■ Work to complete:
Print the lines of the data, starting with the first, up to and including the line where "groove: float = 0.05" appears.

◇ ◇ ◇ ◇

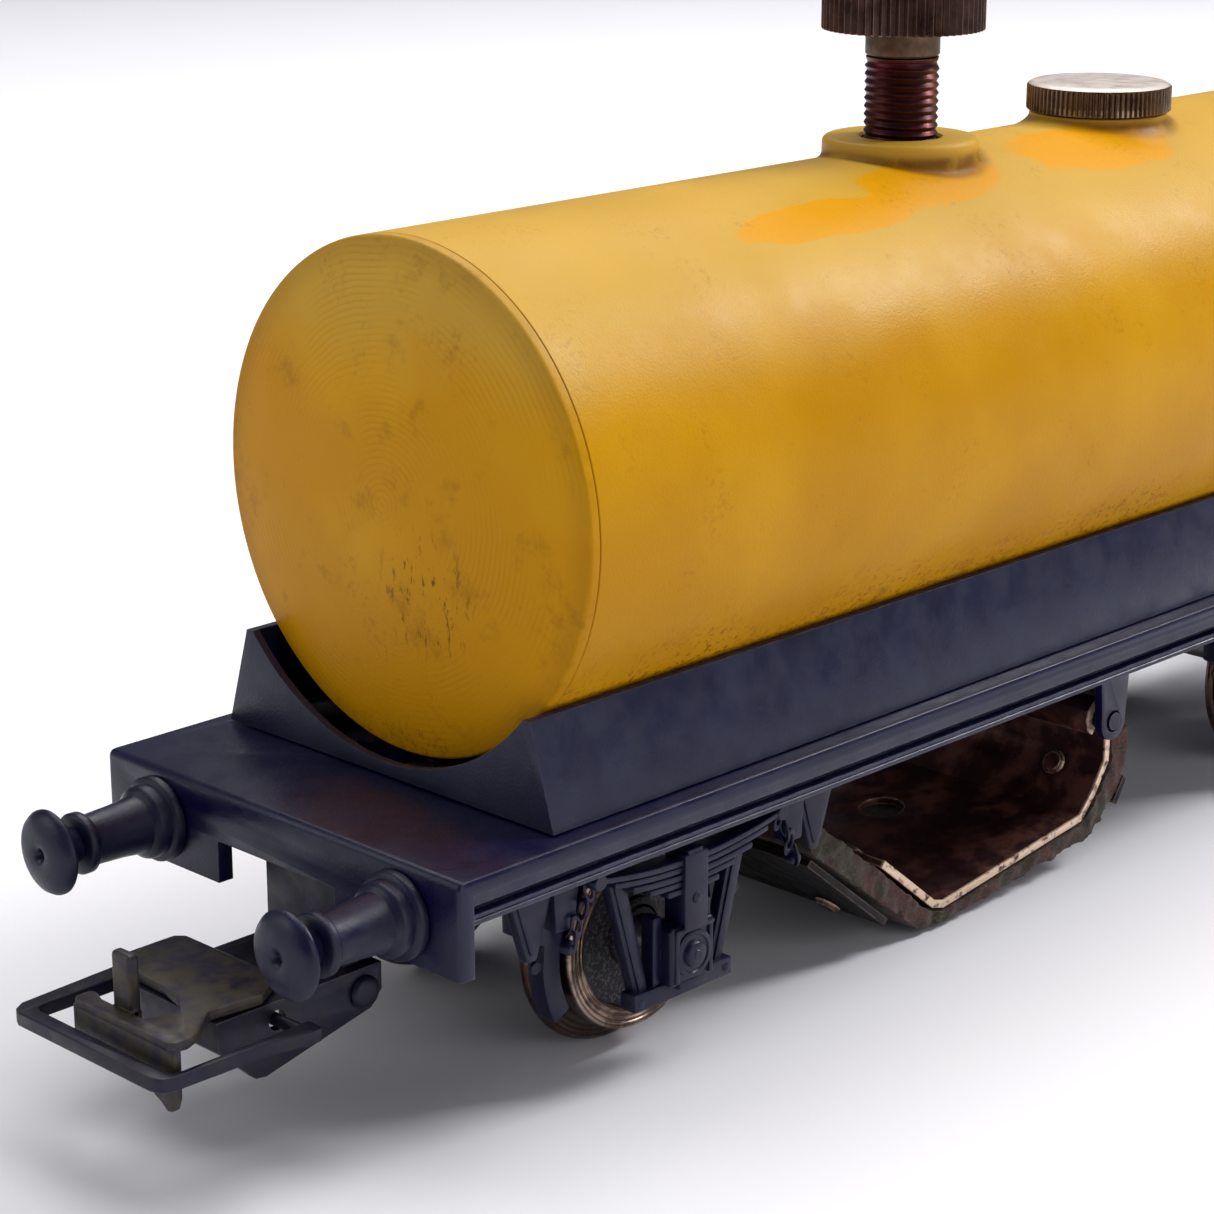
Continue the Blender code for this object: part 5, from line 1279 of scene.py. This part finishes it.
# ---- wheelsets ---------------------------------------------------------------------------------------
@dataclass
class Wheelsets(Assembly):
    """Four turned wheels with grooved rims and speckled webs, on axles with insulating bushes."""

    steps: int = 96
    tread: float = TREAD_RADIUS
    rim_inner: float = 4.5
    groove: float = 0.05

    def build(self) -> None:
        """Turn the wheels and dress the axles and bushes."""
        for along in ("front", "rear"):
            body = f"wheelset_{along}"
            for across in ("left", "right"):
                bore = 1.65 if across == "left" else 1.15
                self.wheel(f"wheel_{along}_{across}", f"rim_{along}_{across}", bore, body)
            self.softened(f"axle_{along}", f"shaft_{along}", 0.05, "plain_steel", body, Slot.STEEL)
            self.dress(f"insulating_bush_{along}", "insulating")

    def wheel(self, node: str, name: str, bore: float, body: str) -> None:
        """Turn one wheel.

        Args:
            node: The CAD node that it replaces.
            name: The new piece's name.
            bore: The radius of its hole.
            body: The wheelset that it turns with.
        """
        low, high = span(node)
        side = 1 if high.y > 0 else -1
        back, face = (low.y, high.y) if side > 0 else (-high.y, -low.y)
        flange = (high.z - low.z) / 2
        rim, tread, cut = self.rim_inner, self.tread, self.groove
        profile = [
            (bore, back + 0.1), (2.1, back + 0.1), (2.3, back + 0.7), (rim - 0.25, back + 0.7),
            (rim - 0.05, back + 0.05),
            (rim + 0.1, back), (flange - 0.35, back), (flange - 0.12, back + 0.08),
            (flange - 0.01, back + 0.3),
            (flange - 0.06, back + 0.48), (flange - 0.25, back + 0.68), (tread + 0.32, back + 0.92),
            (tread + 0.12, back + 1.12), (tread, back + 1.3), (tread - 0.03, face - 0.22),
            (tread - 0.1, face - 0.06),
            (tread - 0.24, face),
        ]
        for r in (tread - 0.42, tread - 0.68, tread - 0.94):
            profile += [(r, face), (r - 0.04, face - cut), (r - 0.10, face - cut), (r - 0.14, face)]
        profile += [(rim + 0.05, face), (rim - 0.06, face - 0.08), (rim - 0.16, face - 0.5),
                    (rim - 0.3, face - 0.55),
                    (2.25, face - 0.55), (2.1, face - 0.48), (2.05, face - 0.15), (1.95, face - 0.1),
                    (bore, face - 0.1)]
        centre = ((low.x + high.x) / 2, 0.0, (low.z + high.z) / 2)
        piece = Bench.turn(name, Axis.Y, [(r, side * y) for r, y in profile], self.steps, centre)
        self.finish(piece, "wheel_metal", body, Slot.NICKEL, (node,), 28.0)


# ---- couplers ----------------------------------------------------------------------------------------
@dataclass
class Couplers(Assembly):
    """The two swinging couplers: arm, stamped head, rivet, screw and lifting loop."""

    fold: float = 0.14
    sheet: float = 0.6
    finger: float = 3.1

    def build(self) -> None:
        """Round the folds of the sheet parts and turn the rivets."""
        for along in ("front", "rear"):
            body = f"coupler_{along}"
            self.softened(f"coupler_arm_{along}", f"drawbar_{along}", self.fold, "dark_steel", body,
                          Slot.COUPLER, 3)
            self.head(f"coupler_head_{along}", f"hook_plate_{along}", body)
            self.loop(f"coupler_loop_{along}", f"loop_{along}")
            self.rivet(f"coupler_rivet_{along}", f"cross_rivet_{along}", body)
            self.dress(f"coupler_screw_{along}", "plain_steel")

    def head(self, node: str, name: str, body: str) -> None:
        """Cut the C-shaped plate, fold its apron with the side hook, and raise the finger.

        Args:
            node: The CAD node that it replaces.
            name: The new piece's name.
            body: The coupler that it rides on.
        """
        low, high = span(node)
        back, front, rear = self.reach(low.x, high.x)
        half = max(abs(low.y), high.y)
        base = high.z - self.finger - self.sheet
        top = base + self.sheet
        gap_rear, gap_front = front - 4.4, front - 1.0
        outline = [(rear, -half + 0.5), (rear + 0.5, -half), (gap_rear - 1.2, -half),
                   (gap_rear - 0.5, -half + 0.35)]
        outline += [(gap_rear - 0.15, -half + 1.2), (gap_rear, -2.6), (gap_rear + 0.1, -0.6),
                    (gap_rear + 0.45, 0.9)]
        outline += [(gap_rear + 1.1, 1.8), (gap_rear + 2.0, 2.25), (gap_front - 0.5, 2.2), (gap_front, 1.7)]
        outline += [(gap_front, -1.6), (gap_front - 0.35, -2.6), (gap_front - 0.2, -3.0), (front - 0.3, -3.0)]
        outline += [(front, -2.7), (front, half - 0.6), (front - 0.35, half - 0.2),
                    (front - 1.0, half - 0.12)]
        outline += [(front - 1.9, half - 0.45), (front - 2.9, half - 1.25), (front - 3.9, half - 2.0)]
        outline += [(front - 4.9, half - 1.9), (rear + 2.2, 4.0), (rear + 0.5, 3.0), (rear, 1.6)]
        plate = Bench.ease(Bench.plate(name, Plane.XY, outline, base, top), 0.12, 2)
        low_edge, tip = low.z + 1.6, low.z
        skirt = [(-2.95, base + 0.3), (-2.95, low_edge + 0.25), (-2.2, low_edge), (0.4, low_edge - 0.1)]
        skirt += [(2.2, low_edge - 0.3), (3.5, low_edge - 0.8), (4.4, tip + 0.35), (4.9, tip),
                  (5.3, tip + 0.1)]
        skirt += [(half - 0.15, tip + 0.8), (half - 0.12, base + 0.3)]
        apron = Bench.plate("apron", Plane.YZ, skirt, front - self.sheet, front - 0.01)
        apron = Bench.ease(apron, 0.14, 3)
        finger = Bench.block("finger", (front - 1.7, front - 0.95), (-0.7, 0.9), (base + 0.02, high.z))
        finger = Bench.ease(finger, 0.26, 4)
        tab = Bench.ease(Bench.block("tab", (front - 1.7, front - 0.5), (-0.7, 0.9),
                                     (base + 0.01, top - 0.01)), 0.08)
        piece = Bench.join(name, plate, apron, finger, tab)
        if back:
            piece = self.turned_about(piece, name)
        self.finish(piece, "olive_steel", body, Slot.COUPLER, (node,), 40.0)

    def loop(self, node: str, name: str) -> None:
        """Cut the lifting loop, with a thin arm at the hook's side and a broad flared one at the other.

        Args:
            node: The CAD node that it replaces, which also names its body.
            name: The new piece's name.
        """
        low, high = span(node)
        back, front, rear = self.reach(low.x, high.x)
        side = high.y
        inner = side - 1.5
        outline = [(rear + 0.1, side - 0.35), (rear + 0.9, side - 0.3), (rear + 3.0, inner + 0.62)]
        outline += [(front - 0.9, inner + 0.42), (front - 0.3, inner + 0.15), (front, inner - 0.5)]
        outline += [(front, -inner - 0.1), (front - 0.25, -inner - 0.6), (front - 0.9, -inner - 1.0)]
        outline += [(rear + 4.0, 0.2 - side), (rear + 0.4, -side), (rear, 0.5 - side), (rear, -inner)]
        outline += [(front - 1.7, -inner)]
        outline += [(front - 1.2, 0.15 - inner), (front - 1.0, 0.6 - inner), (front - 1.0, inner - 0.7)]
        outline += [(front - 1.2, inner - 0.2), (front - 1.6, inner), (rear, inner), (rear, side - 0.5)]
        bar = Bench.ease(Bench.plate(name, Plane.XY, outline, low.z, high.z), self.fold, 3)
        middle = (low.z + high.z) / 2
        reach = inner + 0.3
        pin = [(0, -reach), (0.36, -reach), (0.36, reach), (0, reach)]
        pivot = Bench.turn("pivot", Axis.Y, pin, 24, (rear + 0.6, 0.0, middle))
        piece = Bench.join(name, bar, pivot)
        if back:
            piece = self.turned_about(piece, name)
        self.finish(piece, "dark_steel", name, Slot.COUPLER, (node,), 40.0)

    @staticmethod
    def reach(low: float, high: float) -> tuple[bool, float, float]:
        """Return whether a piece is at the rear, and how far its front and its rear end lie from the middle."""
        return (True, -low, -high) if high < 0 else (False, high, low)

    @staticmethod
    def turned_about(piece: bpy.types.Object, name: str) -> bpy.types.Object:
        """Return the piece turned half round for the wagon's other end."""
        turned = Bench.copy(piece, name, HALF_TURN)
        bpy.data.objects.remove(piece)
        turned.name = name
        return turned

    def rivet(self, node: str, name: str, body: str) -> None:
        """Turn the cross rivet with a domed head at each side.

        Args:
            node: The CAD node that it replaces.
            name: The new piece's name.
            body: The coupler that it rides on.
        """
        low, high = span(node)
        centre = ((low.x + high.x) / 2, 0.0, (low.z + high.z) / 2)
        end, seat = high.y, high.y - 0.35
        head = [(0.95, seat), (0.93, seat + 0.12), (0.78, seat + 0.26), (0.5, end - 0.02), (0, end)]
        profile = [(0, -end)] + [(r, -y) for r, y in reversed(head[:-1])] + [(0.6, -seat), (0.6, seat)] + head
        piece = Bench.turn(name, Axis.Y, profile, 32, centre)
        self.finish(piece, "dark_steel", body, Slot.COUPLER, (node,), 40.0)


# ---- cleaning pad ------------------------------------------------------------------------------------
@dataclass
class CleaningPad(Assembly):
    """The hinged brass trough with the felt that is wrapped under it, its clips, rivets and bracket."""

    voxel: float = 0.32
    fray: float = 0.28
    dent: float = 0.20

    def build(self) -> None:
        """Build the pad."""
        self.softened("pad_holder", "trough", 0.08, "sheet_brass", "pad", Slot.BRASS)
        self.softened("pad_clip_front", "clip_front", 0.1, "clip_brass", "pad", Slot.BRONZE)
        self.softened("pad_clip_rear", "clip_rear", 0.1, "clip_brass", "pad", Slot.BRONZE)
        self.softened("pad_bracket", "hinge_bracket", 0.08, "frame_enamel", "wagon", Slot.FRAME)
        for along in ("front", "rear"):
            for across in ("left", "right"):
                self.dress(f"pad_rivet_{along}_{across}", "sheet_brass")
        self.dress("pad_hinge_rod", "dark_steel")
        self.felt()

    def felt(self) -> None:
        """Model the felt: its faces wander, its cut ends fray and its underside stays flat on the rail."""
        low, high = span("felt_pad")
        piece = Bench.from_node("felt_pad", "felt_wrap")
        Bench.pick(piece)
        grid = piece.modifiers.new("grid", "REMESH")
        grid.mode = "VOXEL"
        grid.voxel_size = self.voxel
        bpy.ops.object.modifier_apply(modifier=grid.name)
        relax = piece.modifiers.new("relax", "SMOOTH")
        relax.iterations = 2
        bpy.ops.object.modifier_apply(modifier=relax.name)
        half = high.y
        normals = [vertex.normal.copy() for vertex in piece.data.vertices]
        for vertex, normal in zip(piece.data.vertices, normals):
            spot = vertex.co
            coarse = noise.fractal(spot * 0.55, 1.0, 2.0, 4)
            fine = noise.fractal(spot * 2.1, 1.0, 2.0, 3)
            depth = self.dent * (0.5 + 0.5 * coarse) + 0.10 * (0.5 + 0.5 * fine)
            moved = spot - normal * max(0.0, depth)
            edge = abs(spot.y) > half - 0.8
            if edge:
                pull = self.fray * (0.5 + 0.9 * noise.noise(Vector((spot.x * 1.4, spot.y, spot.z * 1.4))))
                moved.y -= math.copysign(max(0.0, pull), spot.y)
            moved.z = max(moved.z, low.z)
            vertex.co = moved
        piece.data.update()
        self.finish(piece, "felt_wool", "pad", Slot.FELT, ("felt_pad",), 60.0)


# ---- studio ------------------------------------------------------------------------------------------
@dataclass
class Studio:
    """The plain floor, the soft lights and the camera."""

    camera_place: tuple[float, float, float] = (150.71, 121.74, 76.01)
    pitch: float = 17.07
    yaw: float = 224.36
    lens: float = 91.41
    floor_size: float = 6.0

    def build(self) -> None:
        """Set up the studio."""
        self.floor()
        self.light("overhead", (-0.22, -0.12, 0.60), (0.0, 0.0, 0.02), 0.70, 5.0)
        self.light("back_strip", (-0.50, 0.22, 0.46), (0.0, 0.0, 0.03), 0.20, 3.4)
        self.light("side_fill", (0.05, 0.60, 0.25), (0.0, 0.0, 0.03), 0.45, 0.9)
        self.light("front_fill", (0.45, -0.30, 0.30), (0.0, 0.0, 0.03), 0.40, 0.8)
        self.world()
        self.camera()
        bpy.context.scene.view_settings.view_transform = "Standard"

    def floor(self) -> None:
        """Lay the pale floor."""
        Bench.clear()
        bpy.ops.mesh.primitive_plane_add(size=self.floor_size, location=(0.0, 0.0, 0.0))
        sheet = bpy.context.object
        sheet.name = "floor"
        board = Board("floor_paper")
        specks = board.step(board.grain(1.2, 4.0, 0.7), 0.70, 0.78)
        colour = board.mix(board.sum("MULTIPLY", specks, 0.25), (0.80, 0.795, 0.83), (0.50, 0.50, 0.54))
        board.bump(board.grain(6.0, 4.0), 0.05, 0.2)
        sheet.data.materials.append(board.give(Base_Color=colour, Roughness=0.75))

    def light(self, name: str, place: Colour, target: Colour, size: float, power: float) -> None:
        """Hang a soft square light.

        Args:
            name: The light's name.
            place: Where it hangs, in metres.
            target: What it points at.
            size: The side of its square.
            power: Its power in watts.
        """
        Bench.clear()
        bpy.ops.object.light_add(type="AREA", location=place)
        lamp = bpy.context.object
        lamp.name = lamp.data.name = name
        lamp.data.shape = "SQUARE"
        lamp.data.size = size
        lamp.data.energy = power
        aim = Vector(target) - Vector(place)
        lamp.rotation_euler = aim.to_track_quat("-Z", "Y").to_euler()

    def world(self) -> None:
        """Fill the room with even, faintly blue light."""
        room = bpy.data.worlds.new("room")
        room.use_nodes = True
        sky = room.node_tree.nodes["Background"]
        sky.inputs["Color"].default_value = (0.90, 0.90, 1.0, 1.0)
        sky.inputs["Strength"].default_value = 0.17
        bpy.context.scene.world = room

    def camera(self) -> None:
        """Stand the camera at the wagon's front left corner."""
        Bench.clear()
        bpy.ops.object.camera_add(location=[value * MM for value in self.camera_place])
        view = bpy.context.object
        view.name = "camera"
        view.rotation_euler = (math.radians(90.0 - self.pitch), 0.0, math.radians(self.yaw - 90.0))
        view.data.lens = self.lens
        view.data.sensor_width = 36.0
        view.data.clip_start = 0.005
        bpy.context.scene.camera = view


def main() -> None:
    """Build the wagon's looks round the frame, then the studio."""
    logging.basicConfig(level=logging.INFO, format="%(name)s: %(message)s")
    palette = Palette()
    for assembly in (Tank, Valve, Underframe, Axleguards, Wheelsets, Couplers, CleaningPad):
        assembly(palette).build()
    Studio().build()


if __name__ == "__main__":
    main()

◇ ◇ ◇ ◇

■ Task solution:
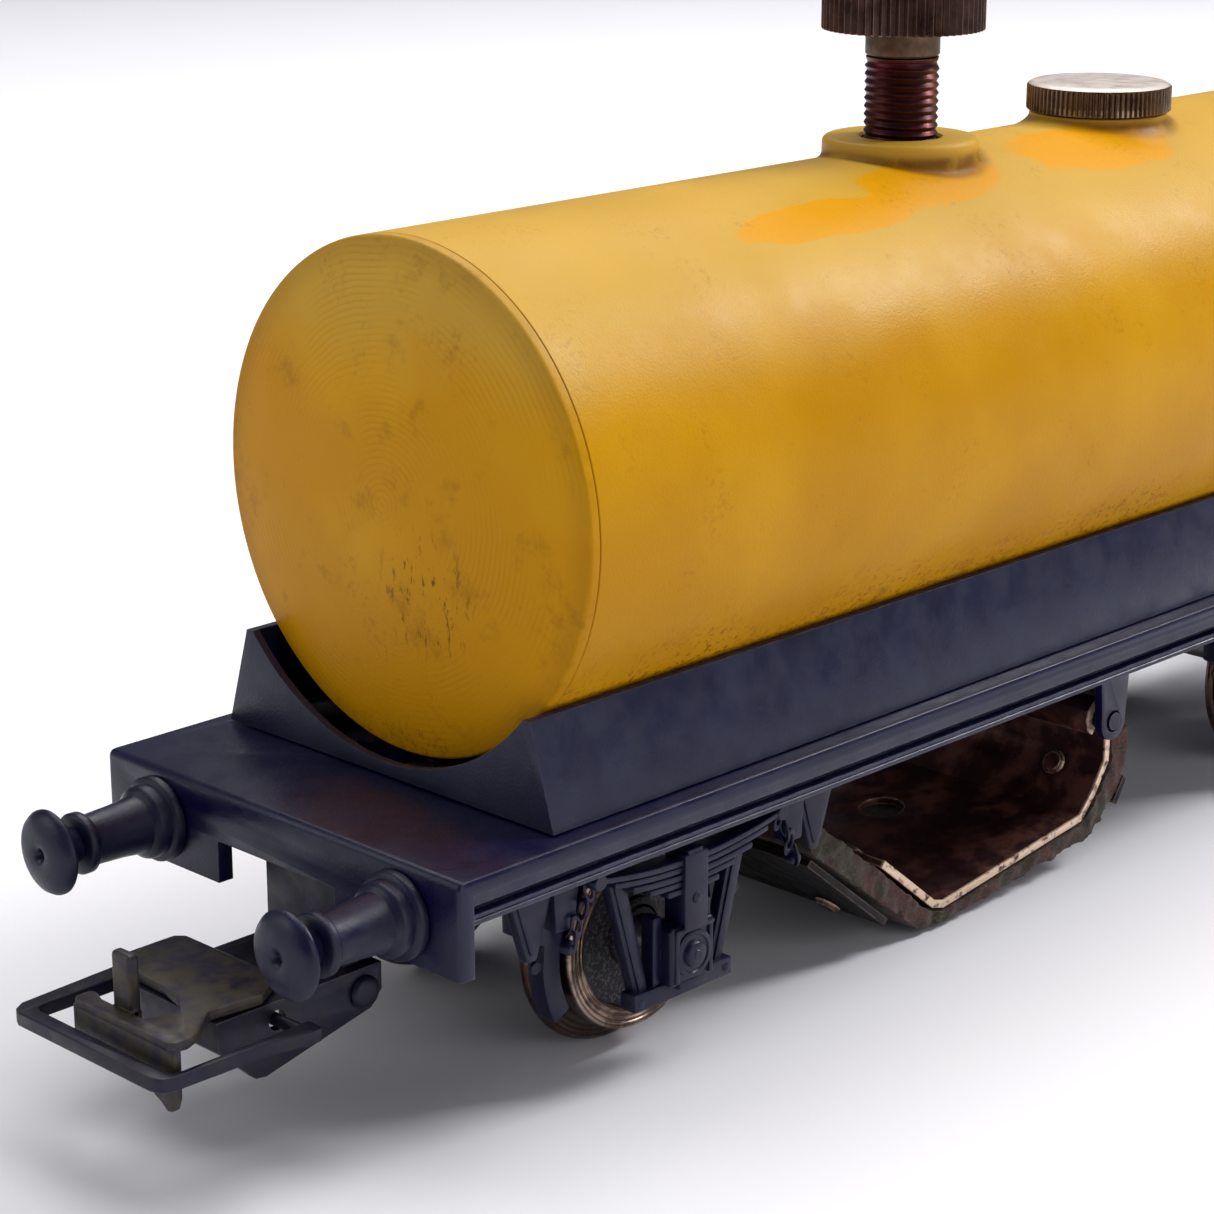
Continue the Blender code for this object: part 5, from line 1279 of scene.py. This part finishes it.
# ---- wheelsets ---------------------------------------------------------------------------------------
@dataclass
class Wheelsets(Assembly):
    """Four turned wheels with grooved rims and speckled webs, on axles with insulating bushes."""

    steps: int = 96
    tread: float = TREAD_RADIUS
    rim_inner: float = 4.5
    groove: float = 0.05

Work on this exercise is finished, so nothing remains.